Problem to work on.
Quote the listing below in its entirety.

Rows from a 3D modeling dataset

════════

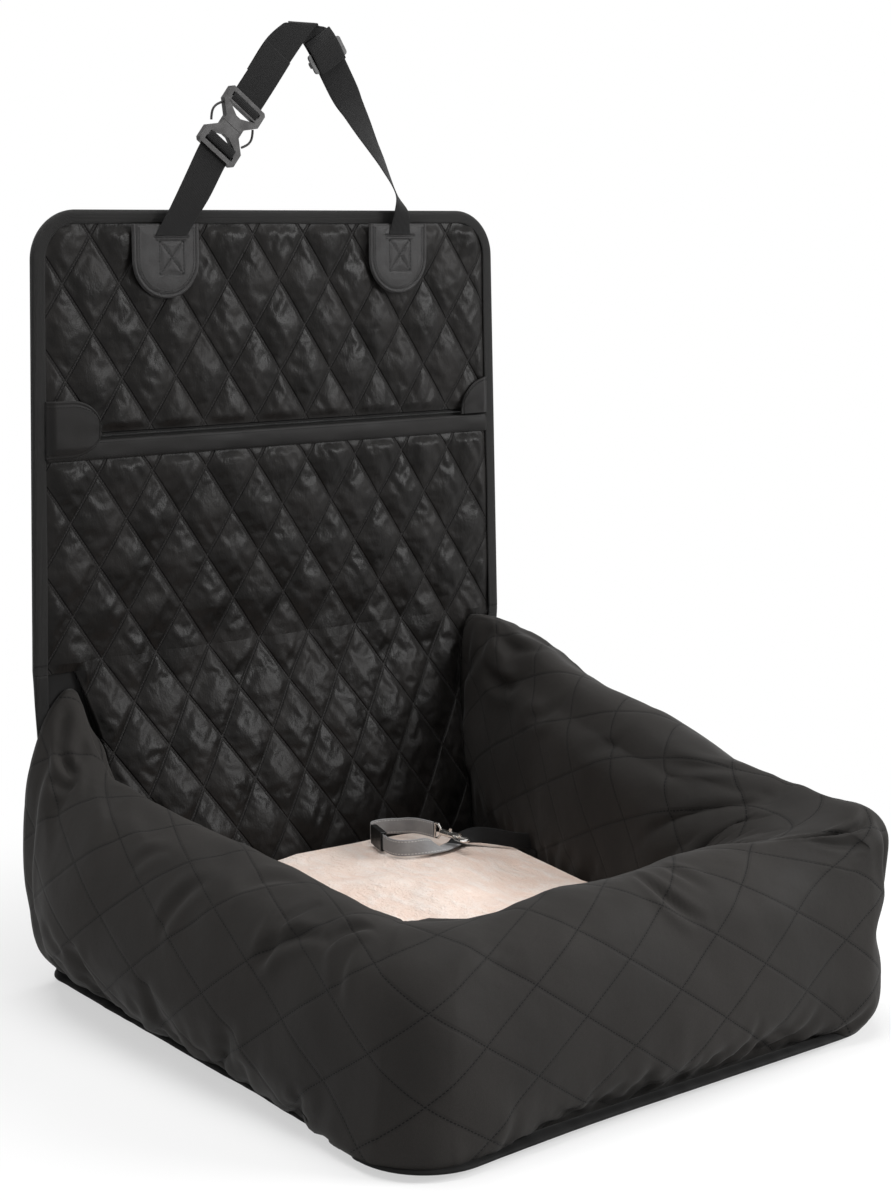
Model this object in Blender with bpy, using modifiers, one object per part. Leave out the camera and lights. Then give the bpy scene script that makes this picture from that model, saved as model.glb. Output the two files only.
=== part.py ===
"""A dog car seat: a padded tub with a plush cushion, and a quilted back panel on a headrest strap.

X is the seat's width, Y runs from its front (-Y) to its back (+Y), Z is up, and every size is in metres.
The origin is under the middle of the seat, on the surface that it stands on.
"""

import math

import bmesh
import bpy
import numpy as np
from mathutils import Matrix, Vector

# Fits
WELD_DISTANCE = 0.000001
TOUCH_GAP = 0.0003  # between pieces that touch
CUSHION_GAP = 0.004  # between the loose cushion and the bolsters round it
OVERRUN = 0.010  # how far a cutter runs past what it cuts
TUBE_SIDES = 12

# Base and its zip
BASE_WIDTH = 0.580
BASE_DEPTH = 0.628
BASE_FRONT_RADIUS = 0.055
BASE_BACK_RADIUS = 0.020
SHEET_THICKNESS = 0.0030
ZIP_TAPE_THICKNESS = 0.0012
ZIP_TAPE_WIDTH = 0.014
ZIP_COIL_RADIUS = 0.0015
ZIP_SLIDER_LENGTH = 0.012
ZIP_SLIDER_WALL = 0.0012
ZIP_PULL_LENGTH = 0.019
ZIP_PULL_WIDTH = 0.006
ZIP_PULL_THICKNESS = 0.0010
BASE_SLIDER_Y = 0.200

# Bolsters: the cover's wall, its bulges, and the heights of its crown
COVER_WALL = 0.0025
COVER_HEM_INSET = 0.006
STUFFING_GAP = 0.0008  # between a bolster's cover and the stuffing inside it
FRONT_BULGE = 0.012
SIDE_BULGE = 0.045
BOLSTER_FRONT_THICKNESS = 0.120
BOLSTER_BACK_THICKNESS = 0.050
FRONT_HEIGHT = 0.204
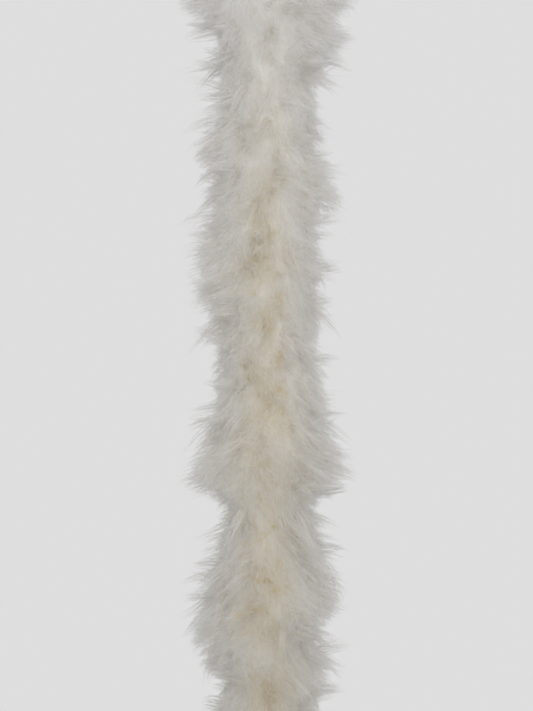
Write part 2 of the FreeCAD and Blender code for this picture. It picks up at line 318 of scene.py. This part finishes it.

════════

Complete output.
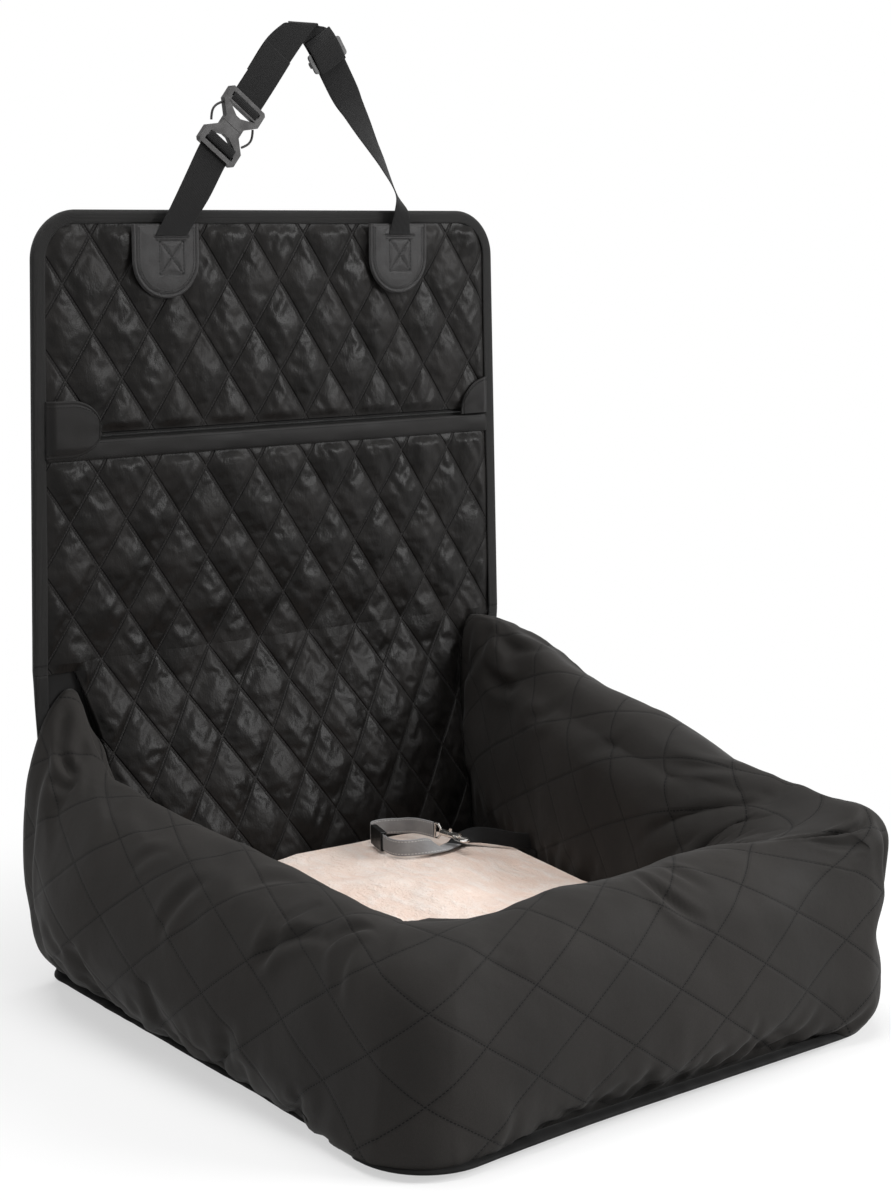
Model this object in Blender with bpy, using modifiers, one object per part. Leave out the camera and lights. Then give the bpy scene script that makes this picture from that model, saved as model.glb. Output the two files only.
=== part.py ===
"""A dog car seat: a padded tub with a plush cushion, and a quilted back panel on a headrest strap.

X is the seat's width, Y runs from its front (-Y) to its back (+Y), Z is up, and every size is in metres.
The origin is under the middle of the seat, on the surface that it stands on.
"""

import math

import bmesh
import bpy
import numpy as np
from mathutils import Matrix, Vector

# Fits
WELD_DISTANCE = 0.000001
TOUCH_GAP = 0.0003  # between pieces that touch
CUSHION_GAP = 0.004  # between the loose cushion and the bolsters round it
OVERRUN = 0.010  # how far a cutter runs past what it cuts
TUBE_SIDES = 12

# Base and its zip
BASE_WIDTH = 0.580
BASE_DEPTH = 0.628
BASE_FRONT_RADIUS = 0.055
BASE_BACK_RADIUS = 0.020
SHEET_THICKNESS = 0.0030
ZIP_TAPE_THICKNESS = 0.0012
ZIP_TAPE_WIDTH = 0.014
ZIP_COIL_RADIUS = 0.0015
ZIP_SLIDER_LENGTH = 0.012
ZIP_SLIDER_WALL = 0.0012
ZIP_PULL_LENGTH = 0.019
ZIP_PULL_WIDTH = 0.006
ZIP_PULL_THICKNESS = 0.0010
BASE_SLIDER_Y = 0.200

# Bolsters: the cover's wall, its bulges, and the heights of its crown
COVER_WALL = 0.0025
COVER_HEM_INSET = 0.006
STUFFING_GAP = 0.0008  # between a bolster's cover and the stuffing inside it
FRONT_BULGE = 0.012
SIDE_BULGE = 0.045
BOLSTER_FRONT_THICKNESS = 0.120
BOLSTER_BACK_THICKNESS = 0.050
FRONT_HEIGHT = 0.204
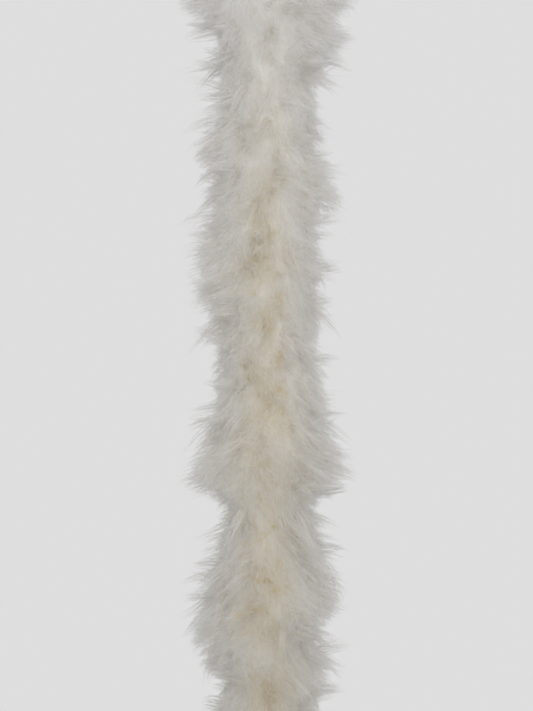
Write part 2 of the FreeCAD and Blender code for this picture. It picks up at line 318 of scene.py. This part finishes it.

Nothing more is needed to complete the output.